Chances are you’ve heard of it under its brand names, Tenuate or Tenuate Dospan. Its official moniker is Diethylpropion, and the list of side effects that come with the drug is even longer than its name.
According to The National Institutes of Health (NIH), this medication is typically prescribed for short periods of time in combination with dietary modifications to lose weight. It’s sold as both a regular (25 mg) and long-acting (75 mg) tablet. It’s normally taken three times a day an hour before meals with the regular dosage or once a day in the middle of the morning for the extended-release version. Diethylpropion acts as a stimulant on the central nervous system.
Patients who experience any of a long list of symptoms should contact their physician immediately, NIH states. These conditions include fast or irregular heartbeat, heart palpitations, blurred vision, skin rash and itching. Also on the dangerous list are difficulty breathing, chest pain, fainting, swelling of the feet or ankles, fever, sore throat and painful urination. Should you experience a serious side effect from the drug, you or your physician can report it to the Food and Drug Administration at 1-800-332-1088.
It’s also important to report any of these symptoms to the prescribing doctor: dry mouth, an unpleasant taste, restless, anxiety, feeling dizzy and depression. Also, crucial to pass along to the physician are tremors, an upset stomach, vomiting or the increased need to urinate.

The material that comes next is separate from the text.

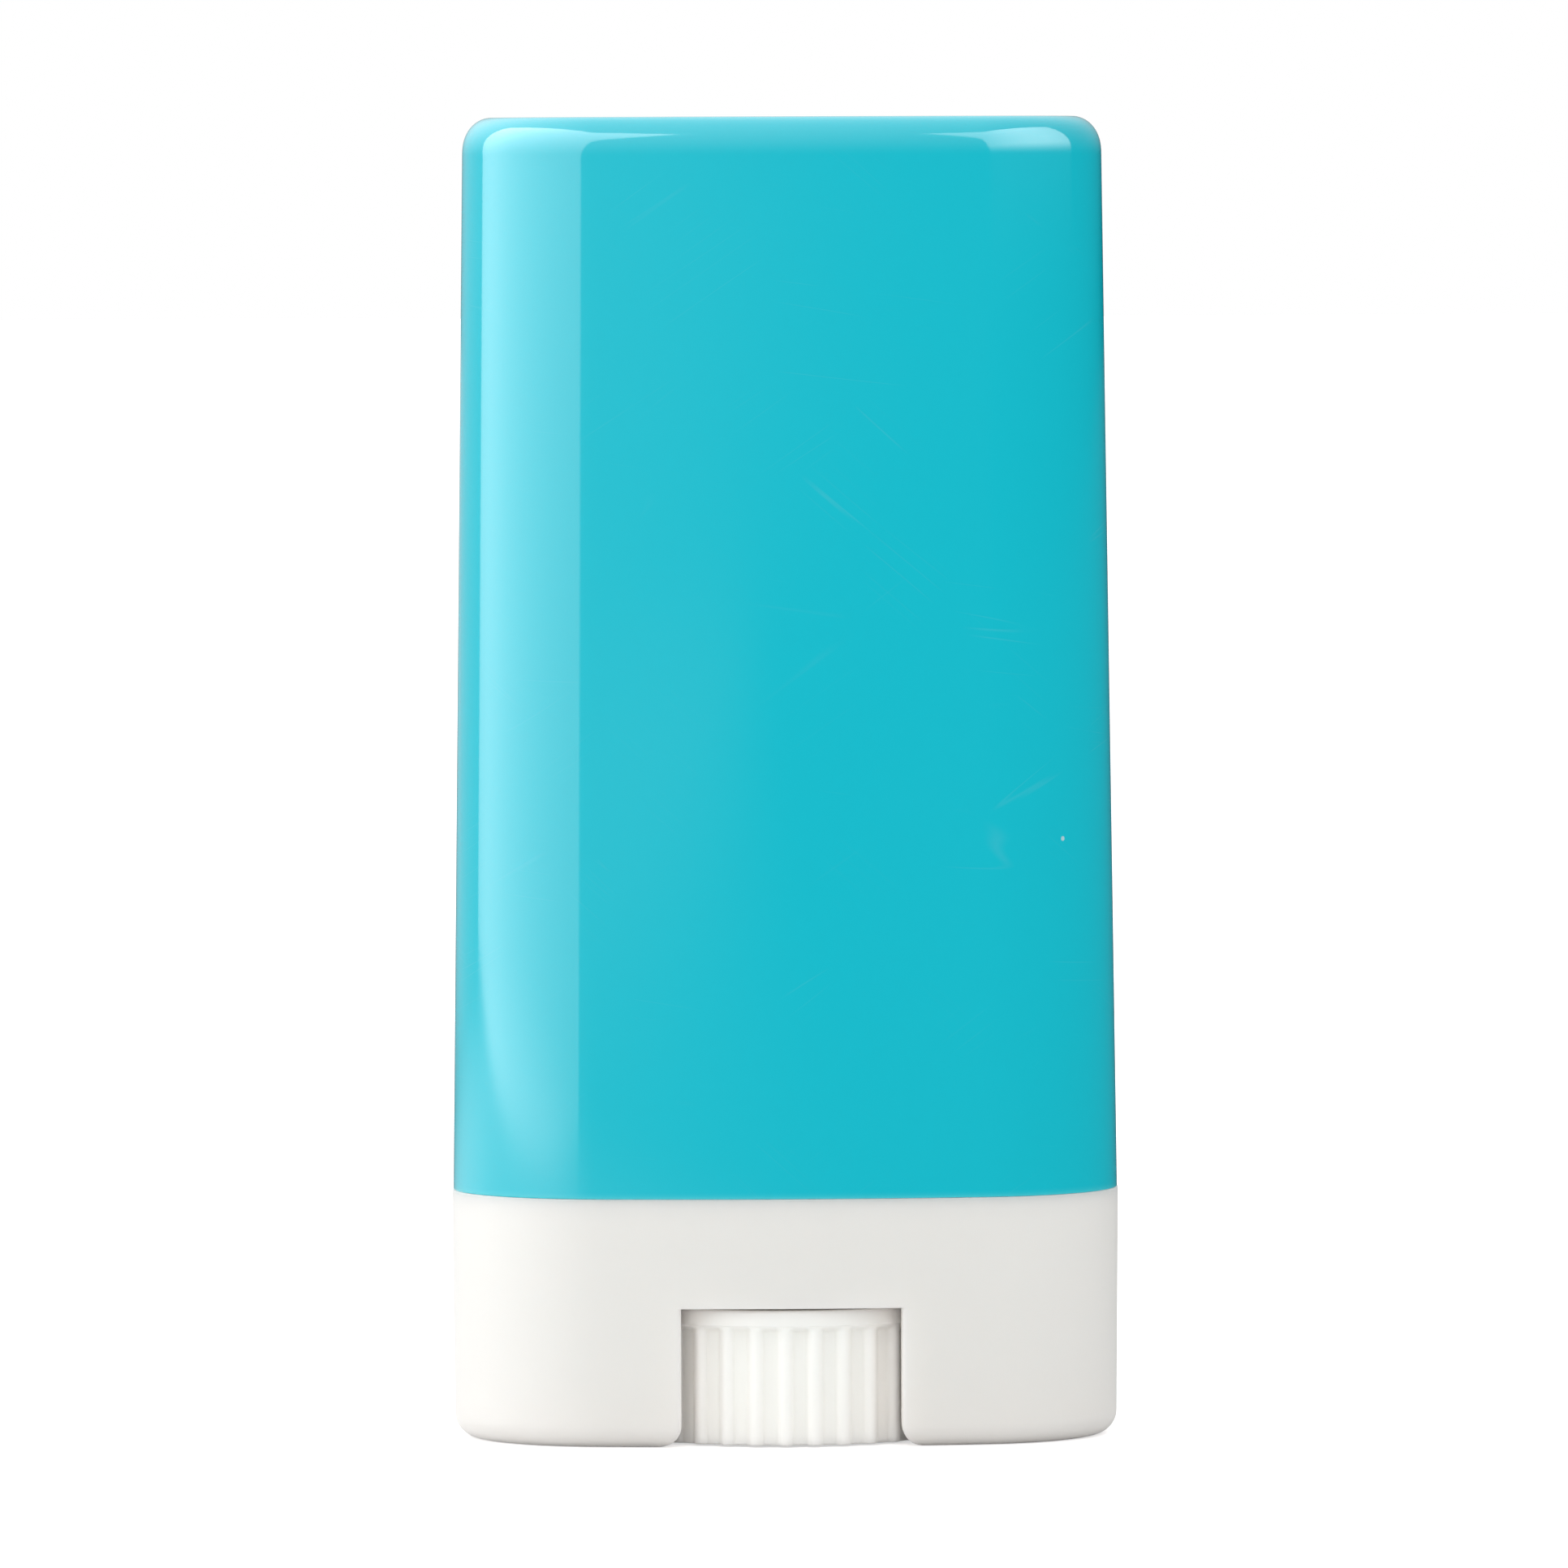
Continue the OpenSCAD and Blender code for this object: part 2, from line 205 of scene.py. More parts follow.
# Everything from the deck up: the profile climbs the base, steps in at the shoulder, climbs the
# neck over its bead, turns over the mouth and drops down the bore to the deck.
neck_top_inset = NECK_INSET + (mouth_z - BASE_H) * cap_slope
bore_inset = NECK_INSET + NECK_WALL
deck_top = WINDOW_H + DECK_T
profile = np.concatenate([
    [[side_low[0], WINDOW_H], [0, BASE_H - 3 * JOINT_EDGE]],
    rounded_corner(JOINT_EDGE, BASE_H - JOINT_EDGE, JOINT_EDGE, 0, 90, 4),
    [[NECK_INSET, BASE_H], [NECK_INSET, BASE_H + EDGE_BEVEL]],
    swelling(NECK_INSET + BEAD_UP * cap_slope, BASE_H + BEAD_UP, BEAD_OUT, BEAD_HALF),
    [[neck_top_inset - cap_slope * MM, mouth_z - MM]],
    rounded_corner(neck_top_inset + EDGE_BEVEL, mouth_z - EDGE_BEVEL, EDGE_BEVEL, 0, 90, 5),
    rounded_corner(bore_inset - EDGE_BEVEL, mouth_z - EDGE_BEVEL, EDGE_BEVEL, 90, 180, 5),
    [[bore_inset, mouth_z - MM], [bore_inset, deck_top]],
])
window_share = np.linspace(0, 1, 12, endpoint=False)
window_turns = face_turn(WINDOW_HALF_W, side_low[0]) * window_share
soft_turns = face_turn(WINDOW_HALF_W + EDGE_SOFT * (1 - np.sin(soft)), side_low[0])
rest_turns = turns_between(face_turn(WINDOW_HALF_W + EDGE_SOFT, side_low[0]))
ring_turns = np.concatenate([window_turns, soft_turns, rest_turns])
upper = wall_point(ring_turns[None, :], profile[:, :1], profile[:, 1:])

# The deck's underside and its bore close the shell. Their columns fan out from the bore's axis.
lintel_turns = face_turn(WINDOW_HALF_W, pocket_inset) * window_share
ceiling = np.concatenate([wall_point(lintel_turns, pocket_inset, WINDOW_H), inside[0]])
bore_ring = DECK_BORE_R * outward(ceiling)
deck = np.stack([upper[-1], bore_ring + (0, 0, deck_top), bore_ring + (0, 0, WINDOW_H), ceiling])
window_columns = len(window_turns) + 1
lintel = np.stack([ceiling[:window_columns], upper[0, :window_columns]])
ledge = np.stack([upper[0, window_columns - 1:window_columns + len(soft)], outside[0, :len(soft) + 1]])

QUARTERS = ((1, 1), (-1, 1), (1, -1), (-1, -1))
barrel = make_piece("barrel_shell", [wall_loop, reveal, upper, deck, lintel, ledge], QUARTERS)
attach(barrel, "barrel")
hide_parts("barrel")


def maths(tree, operation, first, second=None, third=None):
    """A Math node in a node tree, given numbers or sockets, and the socket that it puts out."""
    node = tree.nodes.new("ShaderNodeMath")
    node.operation = operation
    for socket, value in zip(node.inputs, (first, second, third)):
        if isinstance(value, bpy.types.NodeSocket):
            tree.links.new(value, socket)
        elif value is not None:
            socket.default_value = value
    return node.outputs[0]


def pattern(tree, kind, cell, detail=0.0, lean=0):
    """The outputs of a noise or Voronoi texture on Object coordinates. cell is the size of its
    cells along x, y and z, after the texture is turned by lean degrees about the y axis."""
    place = tree.nodes.new("ShaderNodeTexCoord")
    laid = tree.nodes.new("ShaderNodeMapping")
    laid.vector_type = "TEXTURE"
    laid.inputs["Rotation"].default_value = (0, math.radians(lean), 0)
    laid.inputs["Scale"].default_value = cell
    tree.links.new(place.outputs["Object"], laid.inputs["Vector"])
    node = tree.nodes.new("ShaderNodeTex" + kind)
    node.inputs["Scale"].default_value = 1.0
    node.inputs["Detail"].default_value = detail
    tree.links.new(laid.outputs["Vector"], node.inputs["Vector"])
    return node.outputs


def between(tree, value, low, high):
    """How far a value is from low to high, as a smooth step from 0 to 1."""
    node = tree.nodes.new("ShaderNodeMapRange")
    node.interpolation_type = "SMOOTHSTEP"
    node.inputs["From Min"].default_value = low
    node.inputs["From Max"].default_value = high
    tree.links.new(value, node.inputs["Value"])
    return node.outputs["Result"]


def bumped(tree, height, strength, depth, normal=None):
    """A Bump node that raises the surface by a height pattern of a depth, over another normal."""
    node = tree.nodes.new("ShaderNodeBump")
    node.inputs["Distance"].default_value = depth
    tree.links.new(height, node.inputs["Height"])
    tree.links.new(strength, node.inputs["Strength"])
    if normal is not None:
        tree.links.new(normal, node.inputs["Normal"])
    return node.outputs["Normal"]


def shader_group(name, inputs, outputs):
    """An empty node group with named inputs and outputs, each a name and a socket's type."""
    group = bpy.data.node_groups.new(name, "ShaderNodeTree")
    for way, sockets in (("INPUT", inputs), ("OUTPUT", outputs)):
        for socket, kind in sockets:
            group.interface.new_socket(socket, in_out=way, socket_type="NodeSocket" + kind)
    given = group.nodes.new("NodeGroupInput").outputs
    made = group.nodes.new("NodeGroupOutput").inputs
    return group, given, made


# The skin of a moulding: a faint ripple from the tool's polish, a finer grain, a roughness that
# drifts over the surface, hairline scratches from handling and a few specks of dust.
moulded_skin, given, made = shader_group(
    "moulded_skin",
    [("Colour", "Color"), ("Roughness", "Float"), ("Ripple", "Float"), ("Grain", "Float"),
     ("Drift", "Float"), ("Scratches", "Float"), ("Dust", "Float")],
    [("Colour", "Color"), ("Roughness", "Float"), ("Normal", "Vector")])
ripple = pattern(moulded_skin, "Noise", [7 * MM] * 3, 1)["Fac"]
waves = bumped(moulded_skin, ripple, given["Ripple"], 0.1 * MM)
grain = pattern(moulded_skin, "Noise", [0.2 * MM] * 3, 2)["Fac"]
fine = bumped(moulded_skin, grain, given["Grain"], 0.01 * MM, waves)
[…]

Prospective users should note that Diethylpropion can affect the blood sugar levels of diabetics. The drug can also cover up some signs of low blood sugar, known as hypoglycemia.
Patients should be sure to inform their doctors of any drug allergies and advise their practitioners of any other prescriptions or over-the-counter drugs they are taking, particularly guanethidine, insulin and MAO inhibitors such as Nardil or Parnate even if they were discontinued within the prior two weeks.
It’s also important to report herbal supplements, vitamins and any other diet medications taken within the preceding year. Other conditions that might prevent usage of Diethylpropion include any current or prior heart or blood vessel disease, high blood pressure, an overachieving thyroid, diabetes, glaucoma, pulmonary hypertension, seizures or drug abuse.
On of the most troublesome side effects of Diethylpropion for some patients is the development of dry mouth, known as Xerostomia. This condition is sometimes commonly called pasties, cottonmouth or dough mouth. In addition to being caused by underlying diseases such as Sjogren’s syndrome and uncontrolled diabetes, it can develop as the result of decreased saliva production while taking Diethylpropion.
In addition to noting a dry mouth, patients might experience saliva that seems thick or stringy, according to the Mayo Clinic. They might also develop cracked lips, bad breath (halitosis), difficulty speaking or swallowing, a sore throat, a strange sense of taste and dental problems. Xerostomia causes increased plaque, tooth decay and gum disease in many patients when there is insufficient saliva to re-mineralize tooth enamel. It can even be dramatic enough to affect the patient’s speech.
There are several ways to treat Xerostomia caused by Diethylpropion. One is to discontinue the drug. As an alternative, the physician might elect to prescribe a medication designed to increase saliva production.
Patients can also take some practical steps at home. Chewing sugar-free gum or candy can sometimes increase saliva production. Avoiding acidic foods can help minimize the possibility of tooth decay. Eliminating smoking or chewing tobacco also reduces dry mouth symptoms.
Other steps include brushing with fluoride toothpaste and making regular visits to the dentist. Sipping water regularly, using over-the-counter saliva substitutes, breathing through the nose instead of the mouth and using a room humidifier at night can also help.